Р.В.– В 80-е, отвечая на вопрос журналиста о сегодняшней молодежи, вы говорили, что моды проходят, а по-настоящему опасны самоуспокоенность и апатия к жизни. А что вы можете сказать о молодежи нынешней?
С.Л. – Она очень разная – есть даже ребята, которые востребованы по всему миру. Конечно, сейчас молодежь более свободная. С другой стороны, их нормальному развитию угрожают высокие технологии. Я видел в солотчинском лесу ватагу ребятишек: все промчались, а один отстал и «залип» в телефоне. Доигрывал в ту игру, в ту реальность… К сожалению, я встречал таких и в первых рядах зрительных залов, когда выступал. Нужно возвращать людей в наш мир, показывать, как он многообразен.
Прочные связи
Р.В.– Как построен ваш нынешний рабочий график? Остается ли время на что-то кроме театра?
С.Л. – В свое время я много преподавал – актерское мастерство, грим, пластику… Но в последнее время отошел от этого: считаю, что всем нужно заниматься в полную силу.

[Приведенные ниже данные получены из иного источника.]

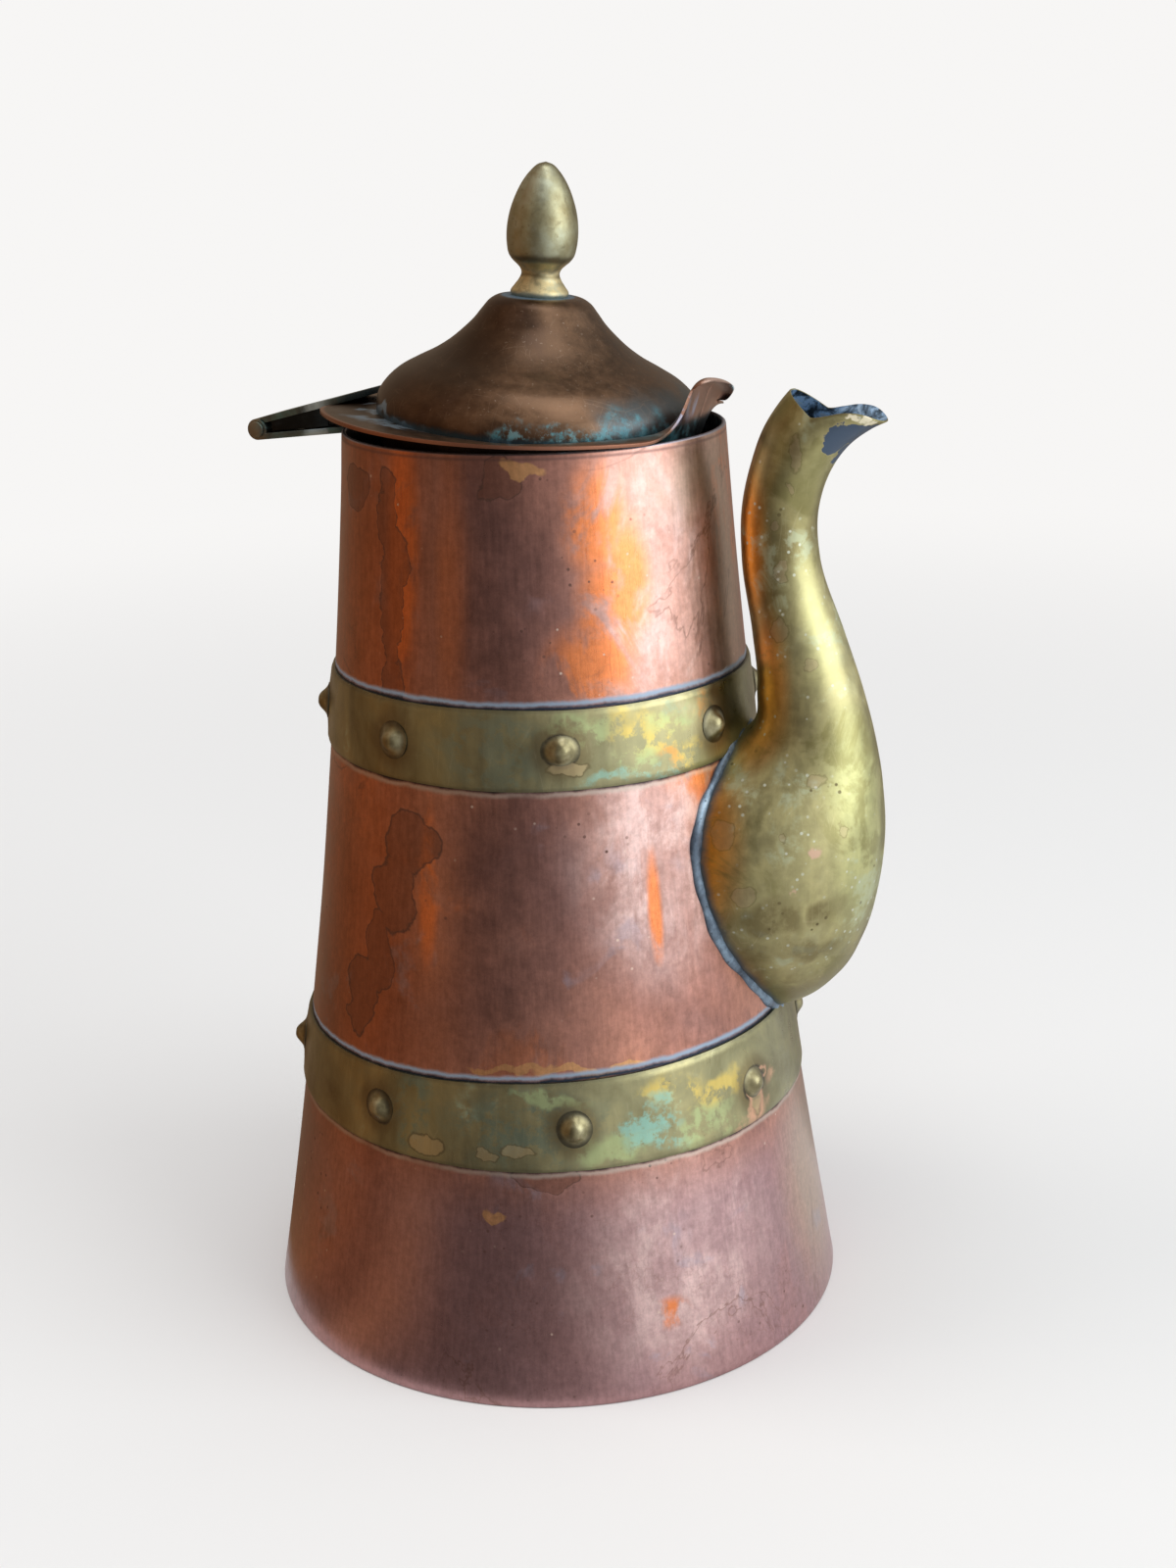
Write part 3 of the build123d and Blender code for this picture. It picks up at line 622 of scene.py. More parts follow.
def brim_edge(angle):
    """Radius and height of the brim's edge: a dish, a droop at the hinge and a skewed, pulled-up tongue.

    The tongue rises with smooth_step(s ^ TONGUE_HOLLOWNESS), s from 0 at its root to 1 at its side.
    """
    dish = ((1 + np.cos(np.radians(angle))) / 2) ** 2
    droop = np.exp(-(((180 - np.abs(angle)) / BRIM_DROOP_SPREAD) ** 2))
    share = (TONGUE_ROOT_ANGLE - tongue_angle(angle)) / (TONGUE_ROOT_ANGLE - TONGUE_SIDE_ANGLE)
    lift = smooth_step(np.maximum(share, 0.0) ** TONGUE_HOLLOWNESS)
    skew = np.clip(angle / TONGUE_SKEW_ANGLE, -TONGUE_SKEW_LIMIT, TONGUE_SKEW_LIMIT)
    lift = lift * (1 - TONGUE_SKEW * skew)
    brim = sizes().brim_radius / MM
    radius = brim - (brim - TONGUE_REACH) * smooth_step(share)
    height = BRIM_SET + BRIM_DISH * dish - BRIM_DROOP * droop + TONGUE_RISE * lift
    return np.stack([radius, height], axis=-1)


def brim_knee(angle, foot, edge):
    """Point that the brim bends through, kept clear of the pot's rim by a smooth maximum."""
    size = sizes()
    rim = size.rim_radius / MM * np.cos(np.radians(angle)) * math.sin(math.radians(LID_TILT))
    rim = rim + (BODY_HEIGHT - LID_HEIGHT) * math.cos(math.radians(LID_TILT))
    clear = rim + RIM_CLEARANCE + size.brim_thickness / MM
    straight = edge[..., 1] * BRIM_KNEE_SHARE
    height = (straight + clear + np.hypot(straight - clear, RIM_CLEARANCE)) / 2
    return np.stack([foot + (edge[..., 0] - foot) * BRIM_KNEE_SHARE, height], axis=-1)


def brim_skin():
    """Upper face of the brim: at each angle a parabola from foot through knee to edge, then a curl."""
    share = np.linspace(-1.0, 1.0, BRIM_COLUMNS + 1)[:-1]
    angle = 180.0 * np.sign(share) * np.abs(share) ** BRIM_CROWDING
    around_lid = angle[None, :]
    foot = DOME_PROFILE[-1, 0] + DOME_SHIFT * np.cos(np.radians(around_lid))
    start = np.stack([foot, 0 * foot], axis=-1)
    edge = brim_edge(around_lid)
    bend = 2 * brim_knee(around_lid, foot, edge) - (start + edge) / 2
    t = np.linspace(0.0, 1.0, BRIM_ROWS)[:, None, None]
    face = (1 - t) ** 2 * start + 2 * t * (1 - t) * bend + t * t * edge
    slope = np.arctan2(edge[..., 1] - bend[..., 1], edge[..., 0] - bend[..., 0])
    roundness = np.sqrt(np.clip(1 - (tongue_angle(around_lid) / CURL_SIDE_ANGLE) ** 2, 0.0, 1.0))
    turn = np.linspace(0.0, math.radians(CURL_TURN), CURL_ROWS)[1:, None]
    curl = np.stack([np.sin(slope) - np.sin(slope - turn), np.cos(slope - turn) - np.cos(slope)], axis=-1)
    inner = start - np.array([BRIM_TUCK, 0.0])
    roll = (CURL_RADIUS * roundness)[..., None]
    rows = np.concatenate([inner, face, edge + roll * curl])
    return on_lid(around(rows[..., 0], np.radians(angle)[None, :], rows[..., 1]))


def finial_skin():
    """Turned bud on its collar, with its stud below, about the lid's axis."""
    bud = smooth_profile(FINIAL_PROFILE, FINIAL_ROWS)
    bud[-1, 0] = 0.0
    lifted = np.concatenate([FINIAL_STUD, bud]) + np.array([0.0, DOME_PROFILE[0, 1]])
    return on_lid(spun(lifted, FINIAL_TURNS))


def hinge_cheeks():
    """Turned-down sides of the lid's strap: a four-sided plate between the straps' lines at each side.

    Each strap's line is height = pin + offset / cos(slope) + tan(slope) * (distance from the pin).
    """
    across = np.array((PIN_REACH - CHEEK_SETBACK, RIM_REACH))

    def strap_line(offset, slope):
        """Heights of a line offset from the pin's centre, over the plate's ends."""
        rise = math.radians(slope)
        return PIN_HEIGHT + offset / math.cos(rise) + math.tan(rise) * (PIN_REACH - across)

    high = strap_line(UPPER_STRAP_OFFSET, UPPER_STRAP_SLOPE)
    low = strap_line(LOWER_STRAP_OFFSET, LOWER_STRAP_SLOPE) + CHEEK_CLEARANCE
    x = -np.concatenate([across, across[::-1]])
    z = np.concatenate([low, high[::-1]])
    y = np.outer((-1, 1), CHEEK_FACES)[..., None]
    return np.stack(np.broadcast_arrays(x, y, z), axis=-1)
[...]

Оставил только сценическую работу. Я рад, что мои дети и внуки выбрали другие пути: актерская профессия часто связывает душу. Мой сын Михаил Леонтьев рос среди детей моих коллег и подумывал стать актером, но мы с женой его отговорили. Теперь он заслуженный художник России, работает над росписями храма Вооруженных сил России в парке «Патриот» в Москве. Ему помогают дети, мои внуки, которые также изучали изобразительные искусства.
Р.В.– Если не секрет, не было ли у вас когда-нибудь сомнений, что стоило выбрать другую стезю?
С.Л. – Знаете, в перестройку, когда работы не было, жить было очень тяжело, и я одно время преподавал в школе художественное слово. Тогда я понял, что актеру не стоит быть учителем. Он должен всегда уметь добиться, чтобы его слушали, но в школьном классе это намного сложнее, чем на сцене. Актер живет игрой и взаимодействием с публикой, которое и называется «спектакль». Декорации установлены, действие началось – все это только основа. А дальше начинается обмен энергиями и смыслами, без которых невозможен театр.